● AIM: Produce the listing below again, exactly as shown.

● PROVIDED DATA:
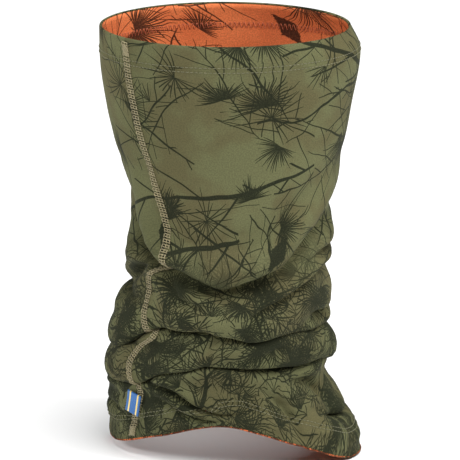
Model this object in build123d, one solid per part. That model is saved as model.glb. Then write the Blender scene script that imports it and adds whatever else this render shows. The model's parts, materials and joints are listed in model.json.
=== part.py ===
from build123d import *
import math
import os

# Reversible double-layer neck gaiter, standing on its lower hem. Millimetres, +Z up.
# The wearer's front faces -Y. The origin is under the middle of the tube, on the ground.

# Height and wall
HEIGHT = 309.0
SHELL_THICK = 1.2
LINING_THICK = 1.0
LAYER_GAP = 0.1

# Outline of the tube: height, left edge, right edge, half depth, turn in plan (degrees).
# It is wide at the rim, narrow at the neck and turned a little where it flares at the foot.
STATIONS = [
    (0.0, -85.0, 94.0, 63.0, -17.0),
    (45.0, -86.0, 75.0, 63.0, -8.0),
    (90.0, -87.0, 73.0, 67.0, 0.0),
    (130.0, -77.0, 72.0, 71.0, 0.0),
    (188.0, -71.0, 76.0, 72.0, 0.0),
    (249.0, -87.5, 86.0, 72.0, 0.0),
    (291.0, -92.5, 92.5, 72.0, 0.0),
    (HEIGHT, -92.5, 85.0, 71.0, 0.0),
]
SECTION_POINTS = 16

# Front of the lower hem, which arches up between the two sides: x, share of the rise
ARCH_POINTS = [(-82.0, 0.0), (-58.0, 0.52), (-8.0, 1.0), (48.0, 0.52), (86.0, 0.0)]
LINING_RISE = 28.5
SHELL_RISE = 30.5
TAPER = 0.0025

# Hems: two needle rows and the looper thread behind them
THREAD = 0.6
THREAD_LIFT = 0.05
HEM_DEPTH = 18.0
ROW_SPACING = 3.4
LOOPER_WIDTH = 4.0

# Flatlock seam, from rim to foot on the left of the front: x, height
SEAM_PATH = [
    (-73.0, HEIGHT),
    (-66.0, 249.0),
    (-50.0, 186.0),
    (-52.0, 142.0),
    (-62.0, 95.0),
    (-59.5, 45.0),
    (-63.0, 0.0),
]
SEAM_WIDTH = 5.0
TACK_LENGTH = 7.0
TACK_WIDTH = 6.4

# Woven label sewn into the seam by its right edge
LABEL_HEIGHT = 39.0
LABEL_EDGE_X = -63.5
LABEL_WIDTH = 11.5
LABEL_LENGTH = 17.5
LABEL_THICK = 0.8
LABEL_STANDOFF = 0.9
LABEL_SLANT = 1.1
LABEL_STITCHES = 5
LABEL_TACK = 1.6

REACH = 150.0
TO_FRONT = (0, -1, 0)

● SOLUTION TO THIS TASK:
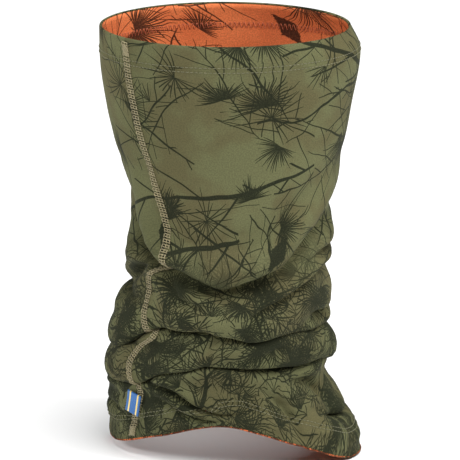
Model this object in build123d, one solid per part. That model is saved as model.glb. Then write the Blender scene script that imports it and adds whatever else this render shows. The model's parts, materials and joints are listed in model.json.
=== part.py ===
from build123d import *
import math
import os

# Reversible double-layer neck gaiter, standing on its lower hem. Millimetres, +Z up.
# The wearer's front faces -Y. The origin is under the middle of the tube, on the ground.

# Height and wall
HEIGHT = 309.0
SHELL_THICK = 1.2
LINING_THICK = 1.0
LAYER_GAP = 0.1

# Outline of the tube: height, left edge, right edge, half depth, turn in plan (degrees).
# It is wide at the rim, narrow at the neck and turned a little where it flares at the foot.
STATIONS = [
    (0.0, -85.0, 94.0, 63.0, -17.0),
    (45.0, -86.0, 75.0, 63.0, -8.0),
    (90.0, -87.0, 73.0, 67.0, 0.0),
    (130.0, -77.0, 72.0, 71.0, 0.0),
    (188.0, -71.0, 76.0, 72.0, 0.0),
    (249.0, -87.5, 86.0, 72.0, 0.0),
    (291.0, -92.5, 92.5, 72.0, 0.0),
    (HEIGHT, -92.5, 85.0, 71.0, 0.0),
]
SECTION_POINTS = 16

# Front of the lower hem, which arches up between the two sides: x, share of the rise
ARCH_POINTS = [(-82.0, 0.0), (-58.0, 0.52), (-8.0, 1.0), (48.0, 0.52), (86.0, 0.0)]
LINING_RISE = 28.5
SHELL_RISE = 30.5
TAPER = 0.0025

# Hems: two needle rows and the looper thread behind them
THREAD = 0.6
THREAD_LIFT = 0.05
HEM_DEPTH = 18.0
ROW_SPACING = 3.4
LOOPER_WIDTH = 4.0

# Flatlock seam, from rim to foot on the left of the front: x, height
SEAM_PATH = [
    (-73.0, HEIGHT),
    (-66.0, 249.0),
    (-50.0, 186.0),
    (-52.0, 142.0),
    (-62.0, 95.0),
    (-59.5, 45.0),
    (-63.0, 0.0),
]
SEAM_WIDTH = 5.0
TACK_LENGTH = 7.0
TACK_WIDTH = 6.4

# Woven label sewn into the seam by its right edge
LABEL_HEIGHT = 39.0
LABEL_EDGE_X = -63.5
LABEL_WIDTH = 11.5
LABEL_LENGTH = 17.5
LABEL_THICK = 0.8
LABEL_STANDOFF = 0.9
LABEL_SLANT = 1.1
LABEL_STITCHES = 5
LABEL_TACK = 1.6

REACH = 150.0
TO_FRONT = (0, -1, 0)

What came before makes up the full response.